Iger can now wish $135M upon a star
Bob Iger’s path to collect one of the largest hauls of his career just got trickier — and more lucrative.
Disney’s board firmed up the stock-return goals the company must exceed for Iger to receive a massive block of shares, an opportunity that was part of his contract extension in December 2017, according to a regulatory filing Monday. But the board also sweetened the deal by increasing the chief executive officer’s potential payout.
Under the new terms, Iger can earn a maximum of 1.17 million shares if Disney’s stock return beats at least 75 percent of the companies in the S&P 500 Index over the four years ending Dec. 31, 2021. As of Friday’s close, that potential payout was worth $135.4 million, a figure that may increase if the ambitious goal is actually met.
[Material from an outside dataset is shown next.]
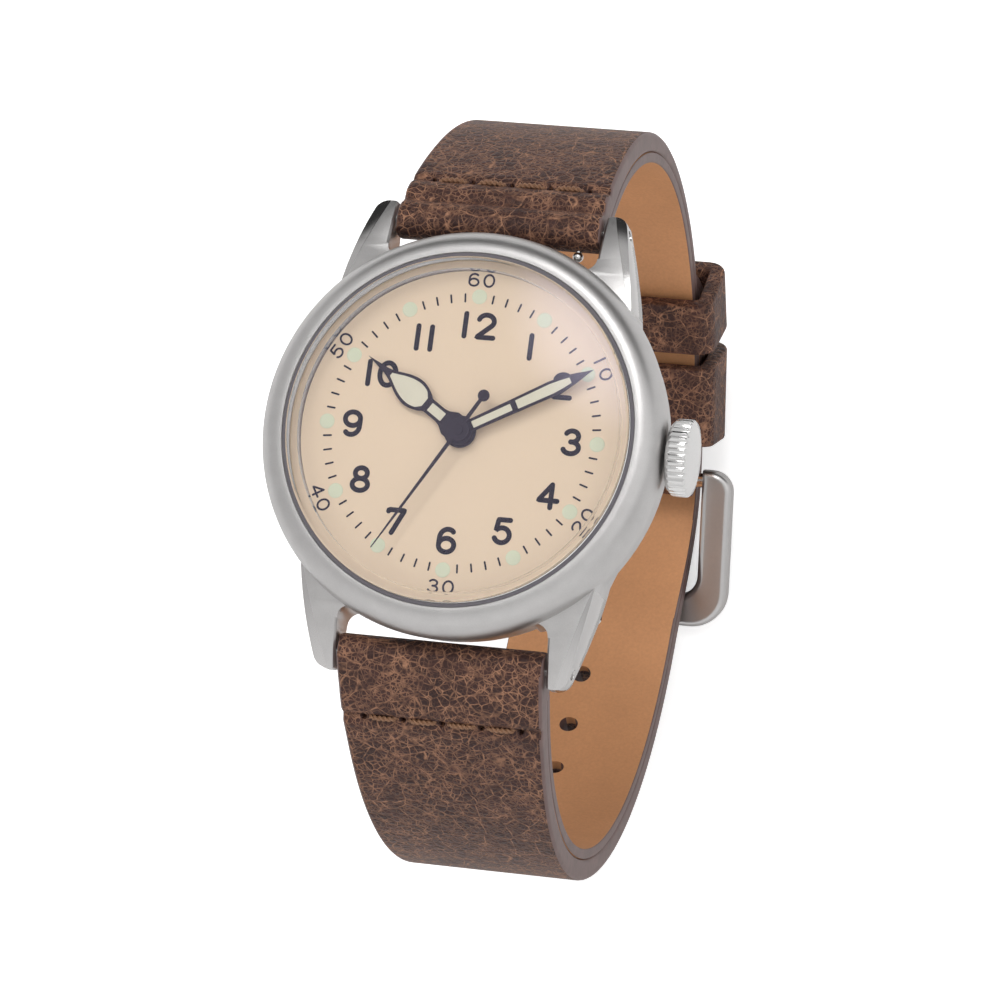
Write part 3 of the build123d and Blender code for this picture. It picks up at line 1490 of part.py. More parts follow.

That potential haul is 14 percent bigger than under the initial agreement struck a year ago when Disney announced a deal to acquire assets from Twenty-First Century Fox.
But the board also reduced the number of shares Iger will receive if Dis- ney’s stock return falls below the 60th percentile of S&P 500 firms. If the company slips into the bottom quartile, the CEO won’t see any payout at all.
“The decision to implement more rigorous performance criteria reflects feedback received directly from shareholders and underscores Mr. Iger’s and the board’s confidence that the current strategic direction of the company will generate significant value for our shareholders,” Disney said in an e-mailed statement.